■ EXERCISE ■
Copy each line exactly. Leave nothing out.
───── COLLECTED DATA ─────
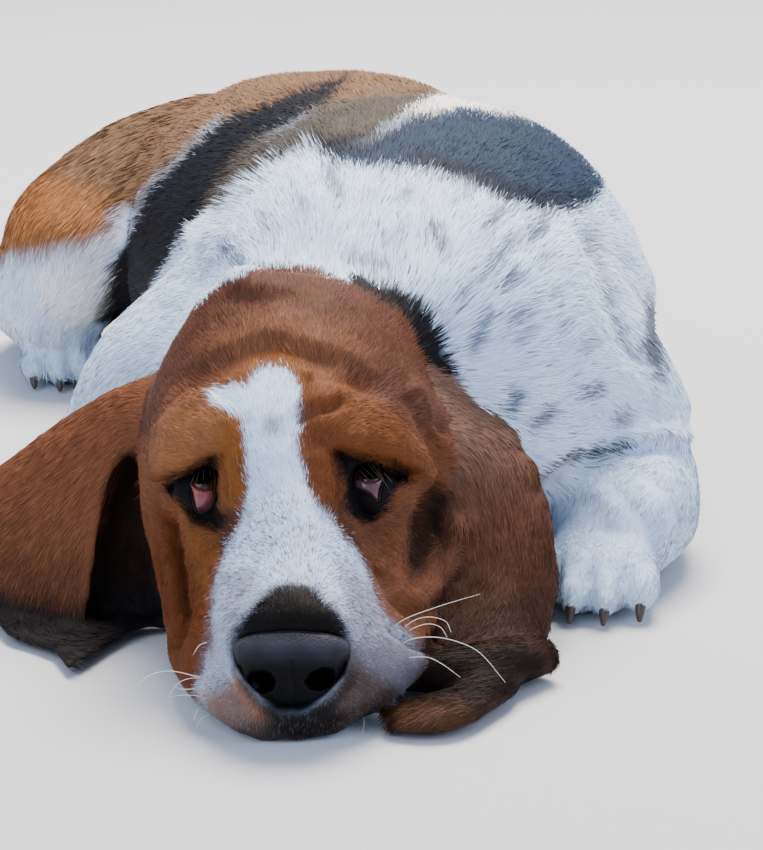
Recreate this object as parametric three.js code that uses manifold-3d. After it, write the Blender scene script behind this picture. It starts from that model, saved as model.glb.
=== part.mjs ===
// A life-size basset hound lying on its chest, chin on the ground, hind legs folded
// at its sides. Millimetres, +Z up, the muzzle points along -Y, the dog's left is +X.
// The body is modelled whole from rounded tubes and parted where its named parts meet.
import * as THREE from "three";
import { mergeVertices } from "three/addons/utils/BufferGeometryUtils.js";
import Module from "manifold-3d";

const wasm = await Module();
wasm.setup();

// Driving sizes
const GAP = 0.35; // space kept between touching parts
const FLOOR_REACH = 2000; // half side of the block that trims what is under the ground
const EYE_RADIUS = 12.5;
const EYE_RIGHT = [-44, 104, 87];
const EYE_LEFT = [34, 104, 89];
const NECK_END_Y = 285; // where the neck is parted from the chest
const CHEST_END_Y = 395; // where the chest is parted from the loin
const LOIN_END_Y = 600; // where the loin is parted from the rump
const FACE_END_Y = 84; // where the muzzle is parted from the skull
const UP = new THREE.Vector3(0, 0, 1);

// Each row of a body path is [x, y, z, half width, height above, depth below, pear]:
// pear widens the lower half of the ring and narrows the upper half.
const HEAD = [
  [0, 8, 38, 33, 26, 40, 0.12],
  [0, 30, 40, 41, 37, 44, 0.3],
  [0, 56, 44, 45, 50, 46, 0.46],
  [-2, 82, 52, 50, 58, 54, 0.46],
  [-4, 106, 62, 62, 68, 64, 0.16],
  [-4, 132, 72, 73, 79, 74, 0.04],
  [-3, 162, 80, 75, 89, 82, 0],
  [-1, 192, 86, 71, 92, 88, 0],
  [2, 220, 88, 60, 80, 88, 0],
];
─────
■ OUTPUT FOR THIS TASK ■
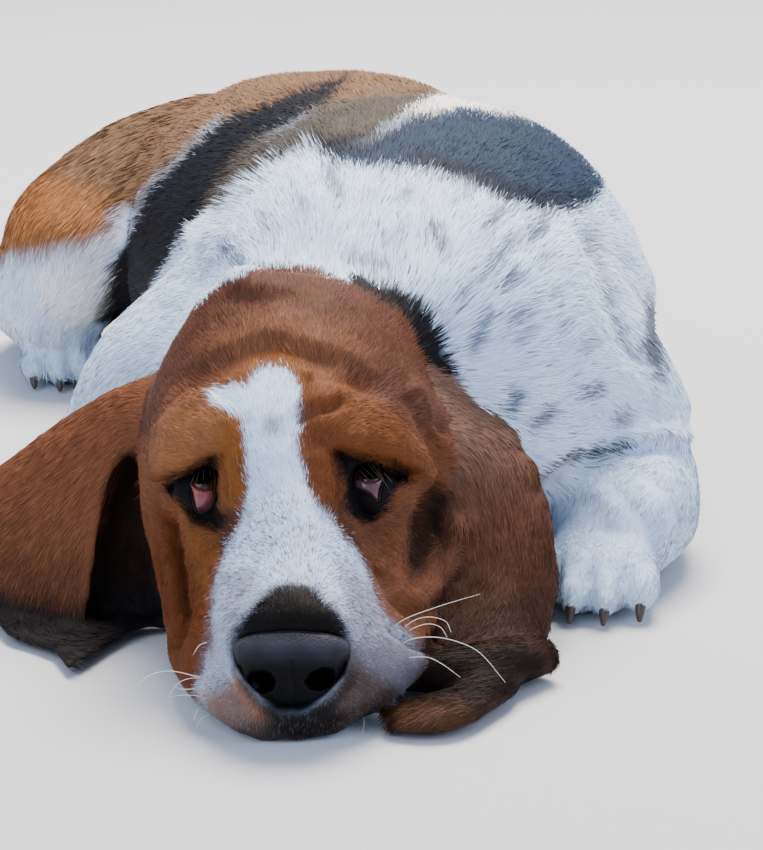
Recreate this object as parametric three.js code that uses manifold-3d. After it, write the Blender scene script behind this picture. It starts from that model, saved as model.glb.
=== part.mjs ===
// A life-size basset hound lying on its chest, chin on the ground, hind legs folded
// at its sides. Millimetres, +Z up, the muzzle points along -Y, the dog's left is +X.
// The body is modelled whole from rounded tubes and parted where its named parts meet.
import * as THREE from "three";
import { mergeVertices } from "three/addons/utils/BufferGeometryUtils.js";
import Module from "manifold-3d";

const wasm = await Module();
wasm.setup();

// Driving sizes
const GAP = 0.35; // space kept between touching parts
const FLOOR_REACH = 2000; // half side of the block that trims what is under the ground
const EYE_RADIUS = 12.5;
const EYE_RIGHT = [-44, 104, 87];
const EYE_LEFT = [34, 104, 89];
const NECK_END_Y = 285; // where the neck is parted from the chest
const CHEST_END_Y = 395; // where the chest is parted from the loin
const LOIN_END_Y = 600; // where the loin is parted from the rump
const FACE_END_Y = 84; // where the muzzle is parted from the skull
const UP = new THREE.Vector3(0, 0, 1);

// Each row of a body path is [x, y, z, half width, height above, depth below, pear]:
// pear widens the lower half of the ring and narrows the upper half.
const HEAD = [
  [0, 8, 38, 33, 26, 40, 0.12],
  [0, 30, 40, 41, 37, 44, 0.3],
  [0, 56, 44, 45, 50, 46, 0.46],
  [-2, 82, 52, 50, 58, 54, 0.46],
  [-4, 106, 62, 62, 68, 64, 0.16],
  [-4, 132, 72, 73, 79, 74, 0.04],
  [-3, 162, 80, 75, 89, 82, 0],
  [-1, 192, 86, 71, 92, 88, 0],
  [2, 220, 88, 60, 80, 88, 0],
];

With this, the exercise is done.